== CHALLENGE ==
Every record should be written out exactly, please.

== PROVIDED INFORMATION ==

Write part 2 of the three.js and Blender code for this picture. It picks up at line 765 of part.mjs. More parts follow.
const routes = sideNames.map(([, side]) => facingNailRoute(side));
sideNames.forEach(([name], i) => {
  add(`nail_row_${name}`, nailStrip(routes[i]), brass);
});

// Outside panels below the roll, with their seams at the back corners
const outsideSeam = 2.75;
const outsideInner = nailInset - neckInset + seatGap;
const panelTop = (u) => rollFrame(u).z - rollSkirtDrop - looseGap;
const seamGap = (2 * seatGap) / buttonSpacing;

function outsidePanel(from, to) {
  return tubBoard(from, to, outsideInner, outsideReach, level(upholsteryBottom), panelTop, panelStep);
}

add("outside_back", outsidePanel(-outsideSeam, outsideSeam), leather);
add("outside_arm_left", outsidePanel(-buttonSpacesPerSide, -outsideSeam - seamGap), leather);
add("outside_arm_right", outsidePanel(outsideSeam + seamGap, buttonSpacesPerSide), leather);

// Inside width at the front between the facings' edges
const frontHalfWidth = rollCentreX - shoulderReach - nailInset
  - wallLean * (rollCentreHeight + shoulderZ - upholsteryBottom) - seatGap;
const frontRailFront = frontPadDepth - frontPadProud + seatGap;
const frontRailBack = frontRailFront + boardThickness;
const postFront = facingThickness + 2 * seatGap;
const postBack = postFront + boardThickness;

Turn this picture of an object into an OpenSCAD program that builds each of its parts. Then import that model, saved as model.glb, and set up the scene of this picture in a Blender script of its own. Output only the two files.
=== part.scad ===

== TASK SOLUTION ==
Write part 2 of the three.js and Blender code for this picture. It picks up at line 765 of part.mjs. More parts follow.
const routes = sideNames.map(([, side]) => facingNailRoute(side));
sideNames.forEach(([name], i) => {
  add(`nail_row_${name}`, nailStrip(routes[i]), brass);
});

// Outside panels below the roll, with their seams at the back corners
const outsideSeam = 2.75;
const outsideInner = nailInset - neckInset + seatGap;
const panelTop = (u) => rollFrame(u).z - rollSkirtDrop - looseGap;
const seamGap = (2 * seatGap) / buttonSpacing;

function outsidePanel(from, to) {
  return tubBoard(from, to, outsideInner, outsideReach, level(upholsteryBottom), panelTop, panelStep);
}

add("outside_back", outsidePanel(-outsideSeam, outsideSeam), leather);
add("outside_arm_left", outsidePanel(-buttonSpacesPerSide, -outsideSeam - seamGap), leather);
add("outside_arm_right", outsidePanel(outsideSeam + seamGap, buttonSpacesPerSide), leather);

// Inside width at the front between the facings' edges
const frontHalfWidth = rollCentreX - shoulderReach - nailInset
  - wallLean * (rollCentreHeight + shoulderZ - upholsteryBottom) - seatGap;
const frontRailFront = frontPadDepth - frontPadProud + seatGap;
const frontRailBack = frontRailFront + boardThickness;
const postFront = facingThickness + 2 * seatGap;
const postBack = postFront + boardThickness;

Turn this picture of an object into an OpenSCAD program that builds each of its parts. Then import that model, saved as model.glb, and set up the scene of this picture in a Blender script of its own. Output only the two files.
=== part.scad ===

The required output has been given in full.